Quote the listing below word for word, stopping after the line that contains "place along X".

━━ COLLECTED MATERIAL ━━

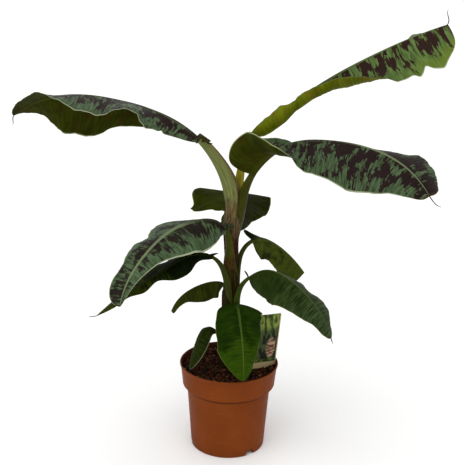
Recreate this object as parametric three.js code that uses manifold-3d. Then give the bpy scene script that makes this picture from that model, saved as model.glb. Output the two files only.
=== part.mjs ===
// A potted banana plant. Its leaf stalks wrap one inside the other into a false stem, and
// every leaf is one stalk that ends where it enters one thin, drooping blade.
// Millimetres, +Z up, +Y away from the front. The origin is the centre of the pot's flat
// underside. The leaves are numbered from the top of the plant down.
import * as THREE from 'three'
import { mergeVertices } from 'three/addons/utils/BufferGeometryUtils.js'
import Module from 'manifold-3d'

const wasm = await Module()
wasm.setup()

// ---------------------------------------------------------------- driving dimensions
const GAP = 0.3                    // clearance between neighbouring solids

const POT = { height: 190, rim: 105, foot: 79, wall: 2.5, floor: 5, corner: 6, segments: 40 }
const BAND = { height: 47, bottom: 98.5, step: 8, neck: 89 }     // the wide band under the rim
const NOTCH = { width: 20, height: 12, depth: 14, first: -52, count: 3 }   // drain notches
const SOIL = { level: 179, lump: 1.8, flat: 32 }               // compost, flat round the stem

const STEM = { top: 542, sides: 12, steps: 14 }
const STEM_RADIUS = [23, 19, 17.5, 17, 15, 14, 15, 16.5, 14]   // from the soil to the fork
const STEM_LEAN = [4, 3, 3, 2, 1, 0, -1, 0, 3]                 // the axis's place along X

const BLADE = { thickness: 2.4, stations: 15, cells: 3, end: 0.988, sweep: 0.15 }
const STALK = { sides: 8, step: 16 }

const LABEL = { width: 65, height: 119, thickness: 0.8, corner: 4, lift: 180.5 }
const LABEL_PLACE = { x: 73.0, y: -7.5, turn: 35, lean: 7.5, stake: 14, buried: 44 }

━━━

FULL SOLUTION:
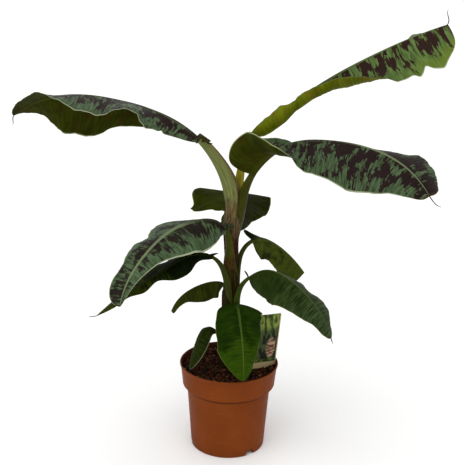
Recreate this object as parametric three.js code that uses manifold-3d. Then give the bpy scene script that makes this picture from that model, saved as model.glb. Output the two files only.
=== part.mjs ===
// A potted banana plant. Its leaf stalks wrap one inside the other into a false stem, and
// every leaf is one stalk that ends where it enters one thin, drooping blade.
// Millimetres, +Z up, +Y away from the front. The origin is the centre of the pot's flat
// underside. The leaves are numbered from the top of the plant down.
import * as THREE from 'three'
import { mergeVertices } from 'three/addons/utils/BufferGeometryUtils.js'
import Module from 'manifold-3d'

const wasm = await Module()
wasm.setup()

// ---------------------------------------------------------------- driving dimensions
const GAP = 0.3                    // clearance between neighbouring solids

const POT = { height: 190, rim: 105, foot: 79, wall: 2.5, floor: 5, corner: 6, segments: 40 }
const BAND = { height: 47, bottom: 98.5, step: 8, neck: 89 }     // the wide band under the rim
const NOTCH = { width: 20, height: 12, depth: 14, first: -52, count: 3 }   // drain notches
const SOIL = { level: 179, lump: 1.8, flat: 32 }               // compost, flat round the stem

const STEM = { top: 542, sides: 12, steps: 14 }
const STEM_RADIUS = [23, 19, 17.5, 17, 15, 14, 15, 16.5, 14]   // from the soil to the fork
const STEM_LEAN = [4, 3, 3, 2, 1, 0, -1, 0, 3]                 // the axis's place along X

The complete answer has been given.